Task requirements:
Lines containing the word "that" should be extracted in full.
++++
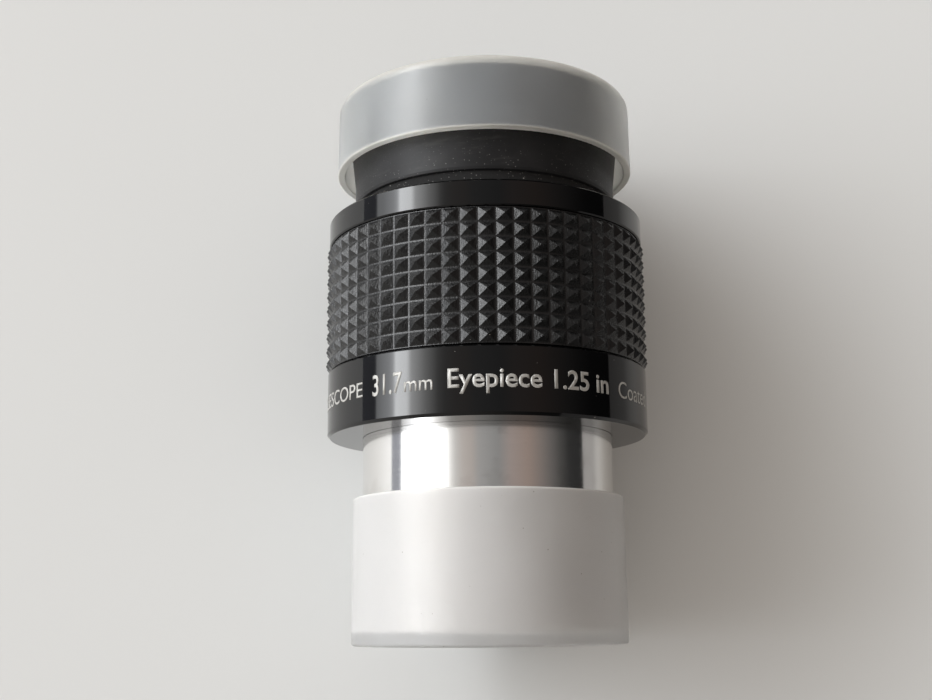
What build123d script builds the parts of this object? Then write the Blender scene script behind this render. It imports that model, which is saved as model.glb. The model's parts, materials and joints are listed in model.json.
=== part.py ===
from build123d import *
import math
import os

# Telescope eyepiece for a 1.25 inch focuser, lying on its grip. Everything is turned about one axis.
# Profiles are (radius, station) in mm. Station 0 is the shoulder that seats on the focuser, and the
# station grows towards the eye. At the end each part is laid down so that the axis runs along +Y.

# barrel, the standard interface
BARREL_R = 31.75 / 2
BARREL_LEN = 24.2
BARREL_LEAD = 0.4
BORE_R = 13.7
THREAD_MINOR_R = 13.93
THREAD_MAJOR_R = 14.25
THREAD_PITCH = 0.6
THREAD_TURNS = 6
REGISTER_R = 15.5
REGISTER_LEN = 1.15
SPIGOT_R = 15.0
SPIGOT_TOP = 4.6
STOP_LEDGE = -1.4
STOP_APERTURE_R = 8.7
STOP_LEN = 2.6

# body
BODY_R = 20.4
BAND_TOP = 8.1
SEAT_R = 19.2
HOUSING_NECK_R = 18.0
HOUSING_TOP = 26.6
CELL_BORE_R = 16.0
CELL_SEAT = 5.2
COLLAR_FOOT = 24.75
COLLAR_TOP = 27.95
NECK_R = 15.9
NECK_BEAD_R = 16.3
NECK_TOP = 32.2
NECK_BORE_R = 14.4

# rubber grip
GRIP_FOOT = 8.35
GRIP_TOP = 24.65
GRIP_ROWS = 9
GRIP_COLUMNS = 60
GRIP_FLOOR_R = 20.13
GRIP_TIP_R = 20.7
GRIP_FLOOR_W = 0.18
GRIP_BORE_R = 19.25
# the column phase puts the valleys where the moulding's parting line has them
GRIP_PHASE_DEG = 0.55

# rubber eyecup
CUP_SEAT_R = 16.6
CUP_FOOT = 30.3
CUP_SKIRT_R = 17.05
CUP_LIP_R = 18.2
CUP_TOP = 43.4
CUP_WALL = 1.2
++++
Finished answer:
What build123d script builds the parts of this object? Then write the Blender scene script behind this render. It imports that model, which is saved as model.glb. The model's parts, materials and joints are listed in model.json.
# Profiles are (radius, station) in mm. Station 0 is the shoulder that seats on the focuser, and the
# station grows towards the eye. At the end each part is laid down so that the axis runs along +Y.